▶ **Work to be completed**: Check every line below for the word "code" and give only the number of lines where it appears.

▶ **Raw data**:
^^^^

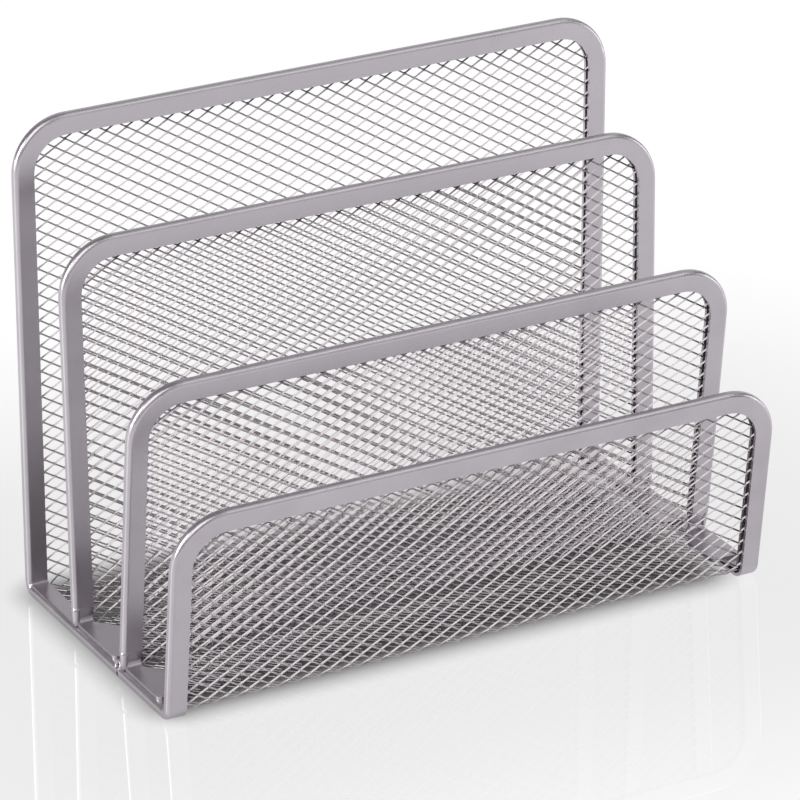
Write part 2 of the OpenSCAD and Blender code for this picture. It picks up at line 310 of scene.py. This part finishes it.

^^^^

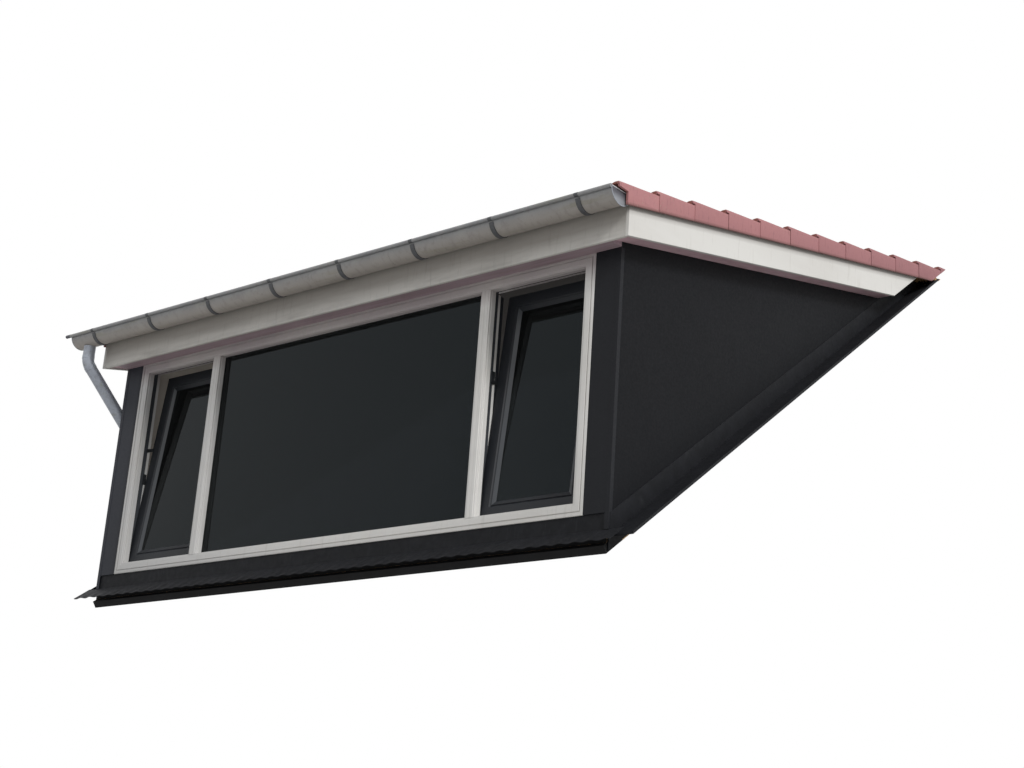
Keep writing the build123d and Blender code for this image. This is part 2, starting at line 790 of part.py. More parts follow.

^^^^

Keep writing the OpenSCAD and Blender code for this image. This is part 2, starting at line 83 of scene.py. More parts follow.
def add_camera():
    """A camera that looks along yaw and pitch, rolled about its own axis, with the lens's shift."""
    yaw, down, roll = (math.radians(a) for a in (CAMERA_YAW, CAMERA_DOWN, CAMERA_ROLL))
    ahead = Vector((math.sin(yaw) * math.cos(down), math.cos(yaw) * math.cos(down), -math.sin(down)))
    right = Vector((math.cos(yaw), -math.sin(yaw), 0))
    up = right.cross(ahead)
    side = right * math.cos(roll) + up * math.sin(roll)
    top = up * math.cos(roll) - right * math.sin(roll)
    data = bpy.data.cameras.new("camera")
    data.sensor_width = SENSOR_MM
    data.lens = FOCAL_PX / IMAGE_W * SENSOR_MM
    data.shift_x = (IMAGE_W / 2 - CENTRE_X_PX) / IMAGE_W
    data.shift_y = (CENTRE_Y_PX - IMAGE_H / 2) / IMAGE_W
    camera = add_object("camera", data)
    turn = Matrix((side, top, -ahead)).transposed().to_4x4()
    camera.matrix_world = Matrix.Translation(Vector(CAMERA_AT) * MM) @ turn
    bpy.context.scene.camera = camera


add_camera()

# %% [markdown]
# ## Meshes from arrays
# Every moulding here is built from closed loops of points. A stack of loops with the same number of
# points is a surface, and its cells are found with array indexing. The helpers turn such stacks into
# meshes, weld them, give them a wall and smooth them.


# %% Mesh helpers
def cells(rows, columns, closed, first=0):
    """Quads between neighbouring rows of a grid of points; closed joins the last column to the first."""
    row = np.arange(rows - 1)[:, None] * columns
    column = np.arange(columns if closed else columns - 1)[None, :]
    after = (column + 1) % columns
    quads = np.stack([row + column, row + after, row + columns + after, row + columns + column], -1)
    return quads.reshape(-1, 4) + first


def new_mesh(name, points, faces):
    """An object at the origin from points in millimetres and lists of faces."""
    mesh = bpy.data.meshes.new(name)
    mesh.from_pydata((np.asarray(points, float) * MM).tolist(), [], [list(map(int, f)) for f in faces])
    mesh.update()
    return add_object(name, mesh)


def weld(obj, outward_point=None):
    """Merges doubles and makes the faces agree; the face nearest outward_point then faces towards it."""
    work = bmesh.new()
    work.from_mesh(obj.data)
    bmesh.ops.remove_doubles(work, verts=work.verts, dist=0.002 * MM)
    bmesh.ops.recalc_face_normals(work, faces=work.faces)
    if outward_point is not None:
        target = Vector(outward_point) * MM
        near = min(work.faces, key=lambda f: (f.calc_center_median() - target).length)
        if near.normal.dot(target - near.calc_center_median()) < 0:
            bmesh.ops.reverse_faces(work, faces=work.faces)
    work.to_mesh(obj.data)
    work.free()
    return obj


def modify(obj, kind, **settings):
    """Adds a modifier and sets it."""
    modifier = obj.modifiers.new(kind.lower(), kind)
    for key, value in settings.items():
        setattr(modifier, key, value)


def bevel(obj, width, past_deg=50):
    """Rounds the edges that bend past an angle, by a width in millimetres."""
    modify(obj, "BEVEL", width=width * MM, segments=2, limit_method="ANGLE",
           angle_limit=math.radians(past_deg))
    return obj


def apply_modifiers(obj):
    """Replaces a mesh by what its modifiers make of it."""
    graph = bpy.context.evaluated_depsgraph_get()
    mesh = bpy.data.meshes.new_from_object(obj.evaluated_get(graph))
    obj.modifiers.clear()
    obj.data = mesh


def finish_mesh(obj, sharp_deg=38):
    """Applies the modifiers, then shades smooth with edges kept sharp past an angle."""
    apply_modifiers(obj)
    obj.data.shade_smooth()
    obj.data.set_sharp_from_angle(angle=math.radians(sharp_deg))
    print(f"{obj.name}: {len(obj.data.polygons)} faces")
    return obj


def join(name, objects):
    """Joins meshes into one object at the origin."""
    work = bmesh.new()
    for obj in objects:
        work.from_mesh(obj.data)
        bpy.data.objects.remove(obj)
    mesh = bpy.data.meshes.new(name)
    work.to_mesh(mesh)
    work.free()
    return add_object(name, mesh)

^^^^

▶ **Solution to this problem**: 3